In Asic’s response to the first round of Royal Commission hearings, the corporate regulator said that ongoing service fees have similarities to commissions because they remain essentially invisible to the client. In addition, they may bear no relation to actual work carried out.

In the UK, advisers are continuing to call for more guidance from the FCA on fee models, with many still feeling in the dark over how to decide which clients are worthy of their time.

Resnik says: “Advisers have always argued ongoing trail is just their entitlement for a lower initial fee because they were charging less than the time it cost them. Now, the battle for the client is under way because fund managers that were disintermediated by platforms and actuarial firms are now playing back into the game next to advisers.”

Unpicking the tangled industry will continue to be a difficult, expensive and time-consuming process in Australia, not just for the remainder of the year but for however long revelations about poor advice conduct continue to emerge.

Resnik says situations being considered in the cultural inquiries into banking culture in Australia include situations like the Commonwealth Bank having been found to have been charging clients who had died.

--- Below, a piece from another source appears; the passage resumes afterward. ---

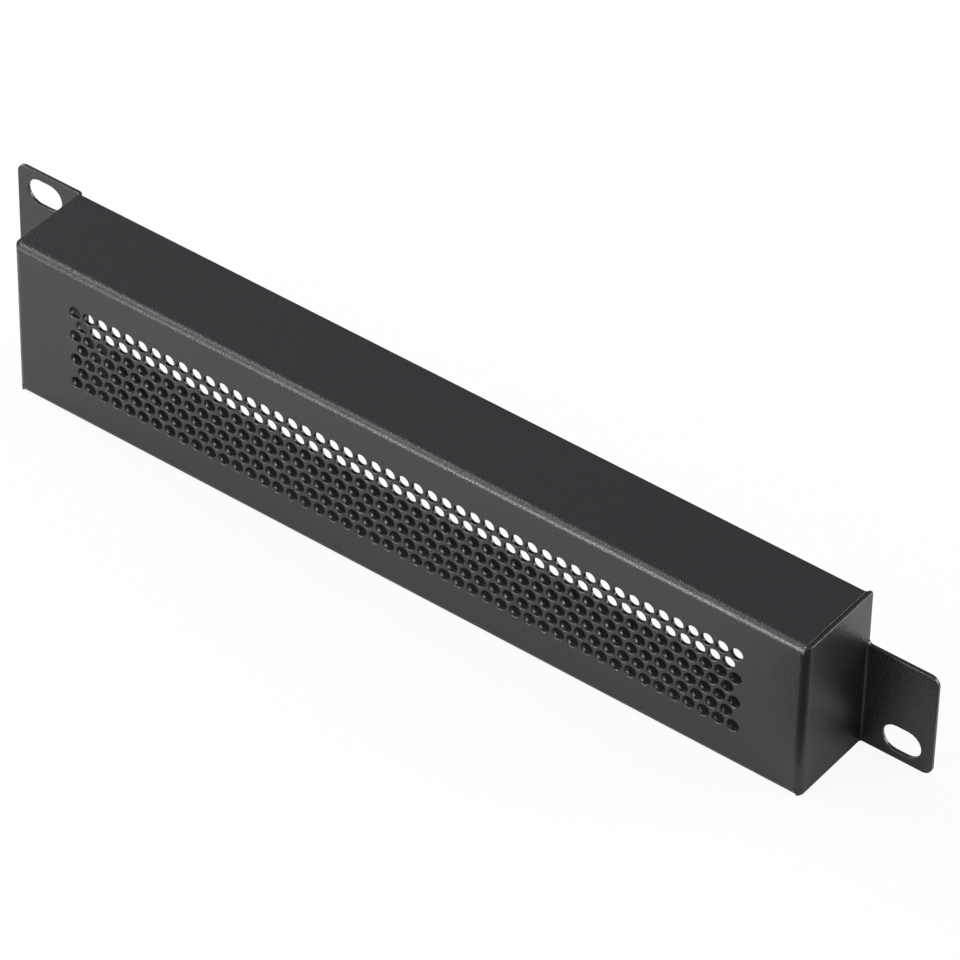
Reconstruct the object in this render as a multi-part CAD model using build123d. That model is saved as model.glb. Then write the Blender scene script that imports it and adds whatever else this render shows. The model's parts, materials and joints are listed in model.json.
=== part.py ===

Despite rumours that Barclays, Lloyds and others may return to advice, the Australian example shows big lenders could be spread too thin to give good advice.

“What you hear now is the FCA saying that robos do not provide suitable advice, but the banks want to offer robos that go beyond guidance,” Resnik says. “But in the UK a lot of people know they made the right decision to not always just trust the banks.”

The reputation of the Australian advice industry had already been and will continue to be significantly tarnished in the eyes of the most important party: the consumer.

Resnik adds: “In essence, things feel like a melting pot but the lines between the two countries are becoming clearer.”

Further down the line, it can only be hoped the painful lessons other countries have struggled through and improved from rub off.